## Problem description
Could you write out the opening lines of the data, word for word, stopping after the line that contains "offset: how far"?

## Supplied data

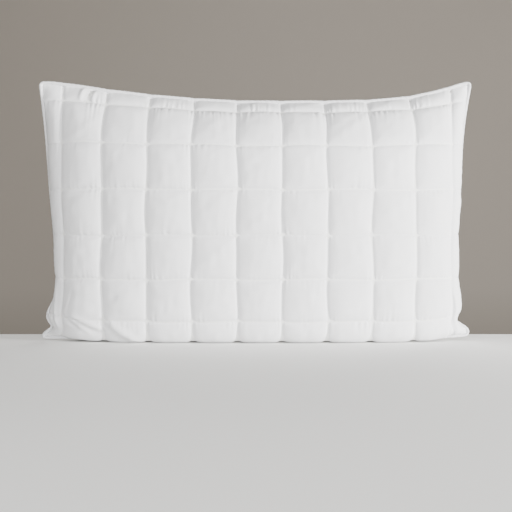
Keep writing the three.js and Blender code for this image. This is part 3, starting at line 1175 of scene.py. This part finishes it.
@dataclass
class Edge:
    """The piped edge: the cord, its sleeve and the seam that holds them."""

    front: Panel
    sleeve_radius: float = 0.0023
    cord_radius: float = 0.0014
    offset: float = 0.0019
    step: float = 0.0016
    rounding: float = 0.005
    lay: float = 0.004  # how far along the cord its strands turn by one radian
    thread_radius: float = 0.00025
    seam_inset: float = 0.0015
    closing_half: float = 0.11  # half the length of the closing seam
    closing_height: float = 0.05  # more than the height of the bottom seam
    closing_aside: float = 0.0007  # how far behind the edge seam it runs

    def seam(self, offset: float) -> Array:
        """The seam's loop, evenly stepped, with its corners rounded.

        Args:
            offset: how far outside the seam it runs.

        Returns:
            The points, with the first repeated at the end.
        """
        grid = self.front.fine
        loop = np.concatenate([grid[0, :-1], grid[:-1, -1], grid[-1, :0:-1], grid[:0:-1, 0]])
        loop[:, 1] = 0
        loop = np.concatenate([loop, loop[:1]])
        along = np.concatenate([[0], np.cumsum(np.linalg.norm(np.diff(loop, axis=0), axis=1))])
        count = round(along[-1] / self.step)
        places = np.arange(count) * along[-1] / count
        even = np.stack([np.interp(places, along, loop[:, axis]) for axis in range(3)], axis=-1)
        reach = round(self.rounding / self.step)
        kernel = np.hanning(2 * reach + 3)[1:-1]
        kernel /= kernel.sum()
        wrapped = np.concatenate([even[-reach:], even, even[:reach]])
        smooth = np.stack([np.convolve(wrapped[:, axis], kernel, "valid") for axis in range(3)], axis=-1)
        tangent = np.roll(smooth, -1, axis=0) - np.roll(smooth, 1, axis=0)
        out = np.cross(np.array([0.0, 1.0, 0.0]), tangent)
        out /= np.linalg.norm(out, axis=1, keepdims=True)
        moved = smooth + out * offset
        return np.concatenate([moved, moved[:1]])

    def sleeve(self, run: Array, turn: Array) -> Array:
        """The sleeve's radius: gathered by its stitching, with its flange reaching in.

        Args:
            run: how far along the seam.
            turn: the angle round it.

        Returns:
            The radius at each place.
        """
        gather = 0.07 * ripple(run, 0.0085, 2.5 * wander(run, 31, 0.012)) + 0.06 * wander(run, 32, 0.02)
        flange = 1.1 * np.clip(-np.cos(turn) - 0.93, 0, None) / 0.07
        return self.sleeve_radius * (1 + gather + flange)

    def strands(self, run: Array, turn: Array) -> Array:
        """The cord's radius: three strands, twisted."""
        return self.cord_radius * (1 + 0.1 * np.cos(3 * (turn - run / self.lay)))

    def thread(self, run: Array, turn: Array) -> Array:
        """The seam thread's radius, which is the same everywhere."""
        return np.full(run.shape, self.thread_radius)

    def build(self) -> None:
        """Makes the sleeve, the cord and the seams' threads."""
        path, inside = self.seam(self.offset), self.seam(-self.seam_inset)
        foot = inside[(np.abs(inside[:, 0]) < self.closing_half) & (inside[:, 2] < self.closing_height)]
        foot = foot[np.argsort(foot[:, 0])] + np.array([0, self.closing_aside, 0])
        sleeve = tube("gathered_sleeve", path, self.sleeve, 14)
        dress(sleeve, PIPING_COTTON, "piping_fabric", "piping_sleeve")
        cord = tube("twisted_cord", path, self.strands, 9)
        dress(cord, TWISTED_CORD, "piping_cord", "piping_cord")
        seam = tube("edge_seam_run", inside, self.thread, 5)
        dress(seam, STITCHES, "thread", "edge_seam_thread")
        closing = tube("closing_seam_run", foot, self.thread, 5, closed=False)
        dress(closing, STITCHES, "thread", "closing_seam_thread")


@dataclass
class Label:
    """The blank care label, caught in the side seam and lying against the back panel."""

    back: Panel
    across: Pair = (0.3435, 0.3715)
    up: Pair = (0.108, 0.156)
    lift: float = 0.0016
    thickness: float = 0.0003
    curl: float = 0.0022  # how much farther its free end stands off
    wave: float = 0.0006
    wave_pitch: float = 0.04833

    def build(self) -> Piece:
        """Makes the label.

        Returns:
            The label.
        """
        across = np.linspace(*self.across, 15)
        up = np.linspace(*self.up, 23)
        points = self.back.settled(across, up)
        normal = outwards(points)
        x, z = np.meshgrid(across, up)
        free = (self.across[1] - x) / (self.across[1] - self.across[0])
        lift = self.lift + self.curl * free**2 + self.wave * ripple(z, self.wave_pitch) * free
        inner = self.back.facing(points + normal * lift[..., None])
        outer = self.back.facing(points + normal * (lift + self.thickness)[..., None])
        label = slab("blank_label", outer, inner, np.stack([x, z], axis=-1))
        flip(label)
        dress(label, LABEL_TAPE, "label_tape", "care_label")
        return label


def build_filling(front: Panel, back: Panel) -> Piece:
    """Makes the loose fibre: everything between the two linings.

    Args:
        front: the front panel.
        back: the back panel.

    Returns:
        The filling.
    """
    flat, faces = front.inner_faces()
    ahead = front.facing(faces[-1])
    behind = back.facing(back.inner_faces()[1][-1])
    filling = slab("loose_fibre", ahead, behind, flat)
    dress(filling, FILLING, "fibre", "fibre_filling")
    return filling


# ---------------------------------------------------------------------------------------------- the studio


@dataclass(frozen=True)
class Lamp:
    """A square soft light that looks at the pillow's middle."""

    name: str
    place: Triple
    size: float
    power: float
    colour: Triple = (1.0, 1.0, 1.0)
    target: Triple = (0.0, 0.0, 0.2)

    def build(self) -> None:
        """Makes the light."""
        data = bpy.data.lights.new(self.name, "AREA")
        data.size = self.size
        data.energy = self.power
        data.color = self.colour
        lamp = bpy.data.objects.new(self.name, data)
        lamp.location = self.place
        lamp.rotation_euler = (Vector(self.target) - lamp.location).to_track_quat("-Z", "Y").to_euler()
        bpy.context.scene.collection.objects.link(lamp)


@dataclass(frozen=True)
class Studio:
    """The floor, the wall, the lights, the sky and the camera."""

    camera_distance: float = 1.48
    camera_height: float = 0.1445
    lens: float = 60.9
    # Each plane: one corner, and the ways and the distances to the two next to it.
    floor: tuple[Triple, ...] = ((-4, -3.08, 0), (8, 0, 0), (0, 3.2, 0))
    floor_colour: Triple = (0.93, 0.93, 0.91)
    wall: tuple[Triple, ...] = ((-5, 3.4, -3), (10, 0, 0), (0, 0, 6))
    wall_colour: Triple = (0.30, 0.27, 0.235)
    sky_colour: Triple = (0.50, 0.47, 0.43)
    sky_strength: float = 0.35
    lamps: tuple[Lamp, ...] = (
        Lamp("key", (2.9, -1.6, 0.32), 0.6, 320, (1.0, 0.99, 0.97)),
        Lamp("front", (0.4, -3.2, 0.4), 0.8, 75, (0.98, 0.99, 1.0)),
        Lamp("top", (0, -1.7, 2.2), 1.6, 32),
        Lamp("back", (0.8, 2.6, 1.2), 1.6, 60, (1.0, 0.98, 0.96)),
    )

    def build(self) -> None:
        """Makes everything that isn't the pillow."""
        self.backdrop("floor", self.floor, self.floor_colour)
        self.backdrop("wall", self.wall, self.wall_colour)
        for lamp in self.lamps:
            lamp.build()
        self.build_sky()
        self.build_camera()

    def backdrop(self, name: str, plane: tuple[Triple, ...], colour: Triple) -> None:
        """A plain matt plane.

        Args:
            name: its name.
            plane: one corner, and the ways and the distances to the two next to it.
            colour: its paint.
        """
        corner, across, up = np.array(plane, float)
        piece = grid_mesh(name, np.array([[corner, corner + across], [corner + up, corner + up + across]]))
        nodes = Nodes(f"{name}_matt")
        nodes.set(Base_Color=(*colour, 1), Roughness=0.9)
        piece.data.materials.append(nodes.material)

    def build_sky(self) -> None:
        """An even, dim sky, which fills the shadows."""
        world = bpy.data.worlds.new("sky")
        world.use_nodes = True
        sky = world.node_tree.nodes["Background"]
        sky.inputs["Color"].default_value = (*self.sky_colour, 1)
        sky.inputs["Strength"].default_value = self.sky_strength
        bpy.context.scene.world = world

    def build_camera(self) -> None:
        """The camera, level and straight ahead."""
        data = bpy.data.cameras.new("camera")
        data.lens = self.lens
        data.sensor_width = 36
        camera = bpy.data.objects.new("camera", data)
        camera.location = (0, -self.camera_distance, self.camera_height)
        camera.rotation_euler = (math.pi / 2, 0, 0)
        bpy.context.scene.collection.objects.link(camera)
        bpy.context.scene.camera = camera


FRONT_FOLDS = (
    Fold((-0.325, 0.099), (-0.283, 0.073), 0.0032, 0.0022),
    Fold((-0.318, 0.101), (-0.248, 0.074), 0.0050, 0.0034),
    Fold((-0.257, 0.096), (-0.195, 0.050), 0.0070, 0.0036),
    Fold((-0.315, 0.150), (-0.324, 0.098), 0.0026, -0.0008),
    Fold((-0.356, 0.160), (-0.345, 0.060), 0.0040, 0.0025),
    Fold((-0.3050, 0.4690), (-0.2990, 0.4990), 0.0036, 0.0030),
    Fold((-0.2920, 0.4690), (-0.2860, 0.4990), 0.0036, -0.0044),
    Fold((0.329, 0.075), (0.327, 0.018), 0.0034, -0.0032),
    Fold((0.340, 0.150), (0.349, 0.060), 0.0035, 0.0020),
)


def main() -> None:
    """Builds the pillow and the studio."""
    Studio().build()
    shape = Cloth().panel()
    front = Panel(Side.FRONT, shape, seed=11, folds=FRONT_FOLDS)
    back = Panel(Side.BACK, shape, seed=211)
    sheets = {}
    for panel in (front, back):
        cover = panel.build_cover()
        wadding, lining = panel.build_layers()
        sheets |= {piece.name: piece for piece in (cover, wadding, lining)}
        panel.build_stitching()
    fill = build_filling(front, back)
    Edge(front).build()
    label = Label(back).build()


if __name__ == "__main__":
    main()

## Exercise output
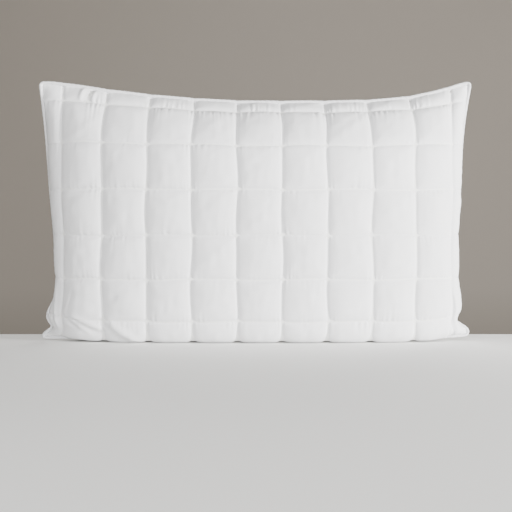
Keep writing the three.js and Blender code for this image. This is part 3, starting at line 1175 of scene.py. This part finishes it.
@dataclass
class Edge:
    """The piped edge: the cord, its sleeve and the seam that holds them."""

    front: Panel
    sleeve_radius: float = 0.0023
    cord_radius: float = 0.0014
    offset: float = 0.0019
    step: float = 0.0016
    rounding: float = 0.005
    lay: float = 0.004  # how far along the cord its strands turn by one radian
    thread_radius: float = 0.00025
    seam_inset: float = 0.0015
    closing_half: float = 0.11  # half the length of the closing seam
    closing_height: float = 0.05  # more than the height of the bottom seam
    closing_aside: float = 0.0007  # how far behind the edge seam it runs

    def seam(self, offset: float) -> Array:
        """The seam's loop, evenly stepped, with its corners rounded.

        Args:
            offset: how far outside the seam it runs.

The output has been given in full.